On uncovering this, Mr Sullivan immediately alerted Liberal Opposition leader, Paul Omodei, and deputy leader and electoral affairs spokesman, Troy Buswell, since he'd negotiated with Labor's more experienced electoral affairs minister and attorney-general, Jim McGinty, the go-ahead for taxpayer-funding of parties.

The Sullivan memo

News Weekly has obtained a copy of the Sullivan memo.

"In the material Troy circulated, there was no mention of the National Party's position in this issue and, when I asked him in the party room on June 13, he said he did not know their position," Mr Sullivan wrote.

"This worried me greatly, so yesterday I approached [Nationals deputy] Terry Waldron to find out for myself.

"He advised that the Nationals had also done a deal with Jim McGinty on public funding.

"In particular, they had obtained agreement that the rule for official party status would be changed to include a party with five members in both Houses, rather than five in the Assembly at present.

"This has major significance for the Liberal Party."

The Sullivan memo said that when Labor won the 2001 election the Nationals gained "second party in Opposition" status, which meant its five lower house members could be allocated 30 per cent of the Liberal Party's parliamentary funding to cover costs of media advisers and other staffers.

That allocation amounted to $332,000 in 2001-02 and currently stands at $435,000.

"This means the Nationals had gained resources worth $435,000, directly at the expense of the Liberal Party," the memo continued.

"As a result of the so-called [McGinty] one-vote, one-value legislation, the Nationals have no chance of holding five Assembly seats at the next election and, therefore, will lose party status.

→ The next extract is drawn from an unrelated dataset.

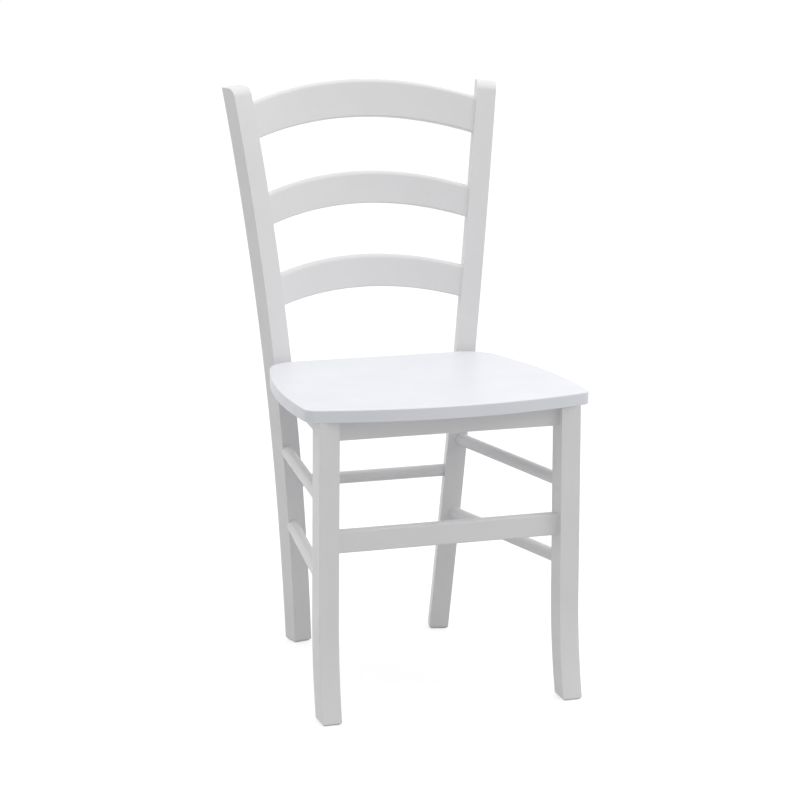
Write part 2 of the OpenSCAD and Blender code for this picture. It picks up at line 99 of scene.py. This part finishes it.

"This means that, under the current rules, if the Liberal Party remains in opposition after the next election, the Nationals will lose all its taxpayer-funded resources provided in its capacity as the 'second party in Opposition'.

"In turn, the Liberal Party will gain more than $435,000 annually since the allocation will be increased over time.

"The deal between McGinty and Nationals makes it much easier, and much more likely, for the Nationals to keep their official status and hold on to these resources - directly at the expense of the Liberal Party."

Mr Sullivan next quantified the loss the McGinty-Nationals deal meant to the Liberals, calculated on the basis of $1.39 per vote cast for party candidates.

He said: "At the time of the debate and votes in the party room, Liberal members were oblivious to the fact that, by agreeing to the [McGinty] package, the Liberal Party stood to lose more than $435,000 annually.

"Think about it - the party gains a one-off payment of around $1.2 million in public funding, but if we are in opposition we lose $435,000 a year over four years - a total loss of more than $1.7 million."

Then came the Sullivan punch-line, which not only stunned parliamentary colleagues but also senior lay party members since it showed those leading its parliamentary wing lack basic tactical skills.

Sullivan went on: "This means that, over a four-year term in opposition, under McGinty's package, the Liberal Party will lose - not gain - around $500,000."

Benefactors

Being bereft of members, ideas, and funds is one thing - but lacking elementary tactical skills, when dealing with Labor face-to-face, is something else that party fundraisers will find difficult to explain when confronting increasingly sceptical benefactors who have wondered for years whether they're getting their money's worth, and if there's likely to be another Liberal Government in their lifetime.

The Sullivan memo concluded: "I still oppose the public funding package - primarily on grounds of principle - but, speaking as a Liberal, I believe the parliamentary party should have been able to make its decision based on all the facts and on all components of the package.

"Frankly, we have allowed ourselves to be conned."

Mr Omodei responded by warning shadow ministers not to comment publicly on the issue and said Liberal MPs faced the prospect of losing party endorsement if they commented publicly on party-room decisions.

Because Mr Sullivan objected to being so gagged, he resigned his energy shadow portfolio.

  • Joseph Poprzeczny is a Perth-based freelance journalist and historical researcher.